Written instruction:
Copy each line holding the string "object".
──────
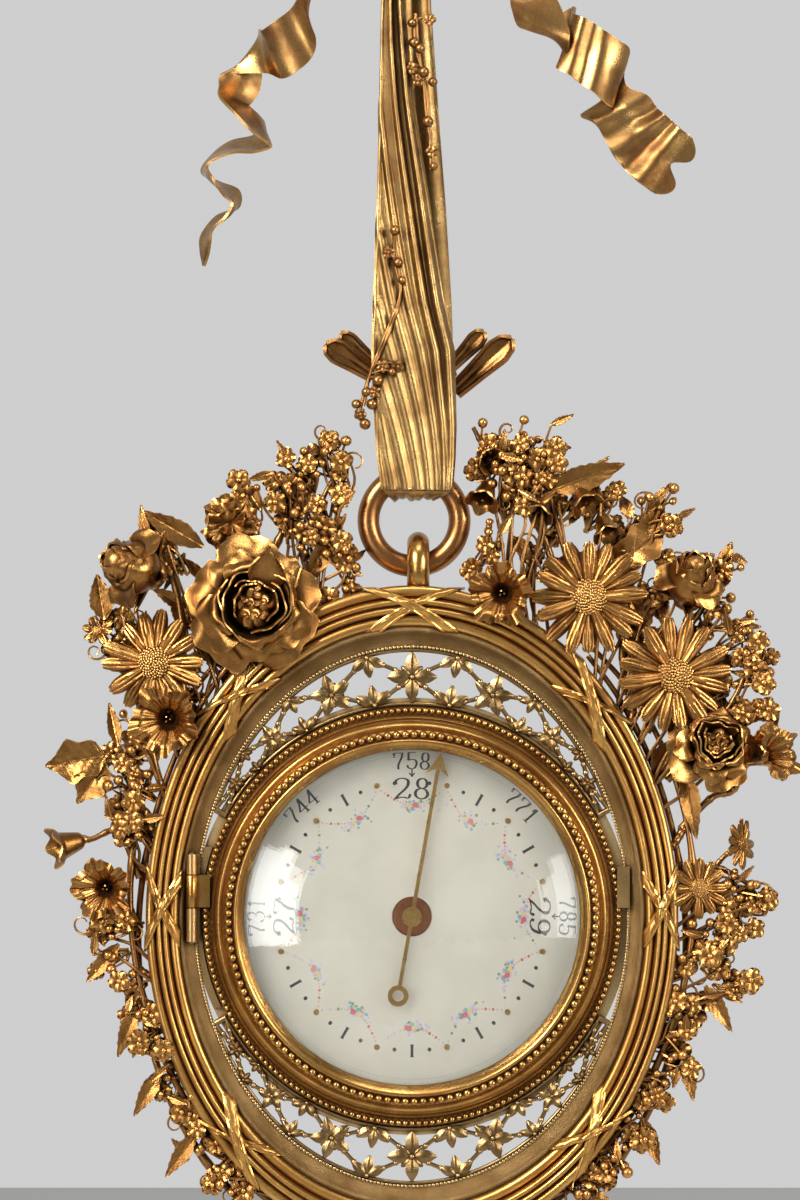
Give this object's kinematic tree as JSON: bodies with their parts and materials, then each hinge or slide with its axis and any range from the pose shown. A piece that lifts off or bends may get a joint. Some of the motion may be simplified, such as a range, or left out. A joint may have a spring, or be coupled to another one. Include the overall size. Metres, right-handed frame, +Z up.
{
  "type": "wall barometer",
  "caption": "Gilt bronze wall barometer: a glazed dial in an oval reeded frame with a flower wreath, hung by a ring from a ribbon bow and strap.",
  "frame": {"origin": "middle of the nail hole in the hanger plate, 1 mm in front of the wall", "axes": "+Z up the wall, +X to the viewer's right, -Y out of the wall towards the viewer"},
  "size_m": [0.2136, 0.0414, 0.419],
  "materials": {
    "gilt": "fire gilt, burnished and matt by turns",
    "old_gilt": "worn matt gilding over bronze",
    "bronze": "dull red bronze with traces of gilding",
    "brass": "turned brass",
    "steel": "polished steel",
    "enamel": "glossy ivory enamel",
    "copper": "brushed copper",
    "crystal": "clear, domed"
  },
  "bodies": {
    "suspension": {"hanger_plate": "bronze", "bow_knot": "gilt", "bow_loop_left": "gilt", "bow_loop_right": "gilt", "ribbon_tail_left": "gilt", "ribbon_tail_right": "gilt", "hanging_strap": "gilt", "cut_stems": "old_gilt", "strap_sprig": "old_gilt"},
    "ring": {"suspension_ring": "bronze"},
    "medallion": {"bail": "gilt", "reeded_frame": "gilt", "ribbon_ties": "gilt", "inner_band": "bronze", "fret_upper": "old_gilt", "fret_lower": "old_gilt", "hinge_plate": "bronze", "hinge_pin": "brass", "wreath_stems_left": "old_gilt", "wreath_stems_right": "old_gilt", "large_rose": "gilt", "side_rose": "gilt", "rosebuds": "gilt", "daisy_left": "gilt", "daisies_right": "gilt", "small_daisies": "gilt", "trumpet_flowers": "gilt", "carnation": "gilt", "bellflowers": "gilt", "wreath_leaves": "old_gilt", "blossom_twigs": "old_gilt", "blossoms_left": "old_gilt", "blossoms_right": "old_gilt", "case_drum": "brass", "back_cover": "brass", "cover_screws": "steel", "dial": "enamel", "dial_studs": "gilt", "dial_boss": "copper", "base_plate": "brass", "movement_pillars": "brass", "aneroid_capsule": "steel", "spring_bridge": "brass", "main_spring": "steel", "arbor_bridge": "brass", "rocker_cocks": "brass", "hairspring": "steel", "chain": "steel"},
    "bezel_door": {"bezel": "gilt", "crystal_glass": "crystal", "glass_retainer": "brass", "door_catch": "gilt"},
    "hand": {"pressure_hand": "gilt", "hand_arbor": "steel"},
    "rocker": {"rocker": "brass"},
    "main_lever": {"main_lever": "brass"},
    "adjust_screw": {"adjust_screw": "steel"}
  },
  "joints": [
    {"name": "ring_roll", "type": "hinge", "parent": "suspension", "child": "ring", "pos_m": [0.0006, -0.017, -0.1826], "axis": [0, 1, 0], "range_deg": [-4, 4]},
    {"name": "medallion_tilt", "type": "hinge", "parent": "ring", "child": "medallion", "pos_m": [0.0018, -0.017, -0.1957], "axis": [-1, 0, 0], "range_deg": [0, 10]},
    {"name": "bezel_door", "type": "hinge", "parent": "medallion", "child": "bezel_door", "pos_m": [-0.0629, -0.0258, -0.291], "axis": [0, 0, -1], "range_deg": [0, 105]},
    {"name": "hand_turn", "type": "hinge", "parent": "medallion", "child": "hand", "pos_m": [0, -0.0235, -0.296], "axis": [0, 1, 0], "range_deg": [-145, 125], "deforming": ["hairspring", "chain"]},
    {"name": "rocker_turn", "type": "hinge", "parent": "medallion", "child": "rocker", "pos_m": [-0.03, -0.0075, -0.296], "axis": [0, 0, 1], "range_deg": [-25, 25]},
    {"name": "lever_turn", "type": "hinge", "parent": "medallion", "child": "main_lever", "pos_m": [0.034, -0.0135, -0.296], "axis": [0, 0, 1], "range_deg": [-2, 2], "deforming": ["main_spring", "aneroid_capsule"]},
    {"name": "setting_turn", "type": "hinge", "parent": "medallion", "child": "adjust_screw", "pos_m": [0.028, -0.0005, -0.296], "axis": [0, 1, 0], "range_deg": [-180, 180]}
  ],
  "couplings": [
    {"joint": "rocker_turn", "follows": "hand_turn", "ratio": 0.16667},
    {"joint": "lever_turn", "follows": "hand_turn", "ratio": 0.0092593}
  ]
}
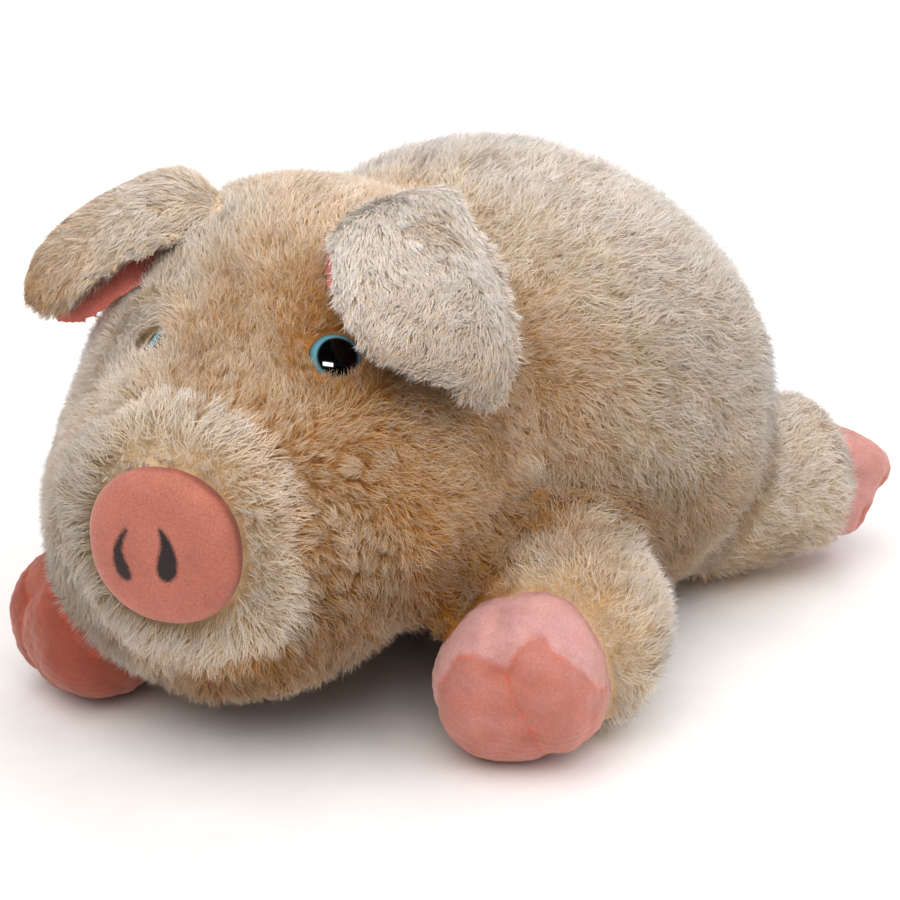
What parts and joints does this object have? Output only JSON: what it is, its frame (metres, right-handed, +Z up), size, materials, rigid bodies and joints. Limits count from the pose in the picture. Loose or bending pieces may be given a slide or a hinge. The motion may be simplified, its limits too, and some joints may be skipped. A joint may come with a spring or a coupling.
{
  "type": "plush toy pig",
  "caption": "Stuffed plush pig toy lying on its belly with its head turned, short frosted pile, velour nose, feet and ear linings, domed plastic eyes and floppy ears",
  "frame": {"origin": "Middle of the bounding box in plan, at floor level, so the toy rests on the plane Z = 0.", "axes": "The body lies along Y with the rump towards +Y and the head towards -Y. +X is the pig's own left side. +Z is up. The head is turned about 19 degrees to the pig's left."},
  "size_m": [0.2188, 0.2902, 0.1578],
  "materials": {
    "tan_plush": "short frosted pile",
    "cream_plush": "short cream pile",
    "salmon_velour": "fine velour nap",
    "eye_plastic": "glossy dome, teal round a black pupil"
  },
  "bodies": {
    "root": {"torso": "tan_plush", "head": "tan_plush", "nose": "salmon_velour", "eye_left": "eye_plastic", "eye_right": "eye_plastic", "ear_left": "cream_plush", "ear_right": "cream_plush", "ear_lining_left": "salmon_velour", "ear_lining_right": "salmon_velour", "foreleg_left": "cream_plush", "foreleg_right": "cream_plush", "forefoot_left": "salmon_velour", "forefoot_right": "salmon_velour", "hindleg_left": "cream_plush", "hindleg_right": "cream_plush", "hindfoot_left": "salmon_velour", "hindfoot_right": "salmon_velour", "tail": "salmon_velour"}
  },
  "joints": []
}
──────
Solution:
Give this object's kinematic tree as JSON: bodies with their parts and materials, then each hinge or slide with its axis and any range from the pose shown. A piece that lifts off or bends may get a joint. Some of the motion may be simplified, such as a range, or left out. A joint may have a spring, or be coupled to another one. Include the overall size. Metres, right-handed frame, +Z up.
What parts and joints does this object have? Output only JSON: what it is, its frame (metres, right-handed, +Z up), size, materials, rigid bodies and joints. Limits count from the pose in the picture. Loose or bending pieces may be given a slide or a hinge. The motion may be simplified, its limits too, and some joints may be skipped. A joint may come with a spring or a coupling.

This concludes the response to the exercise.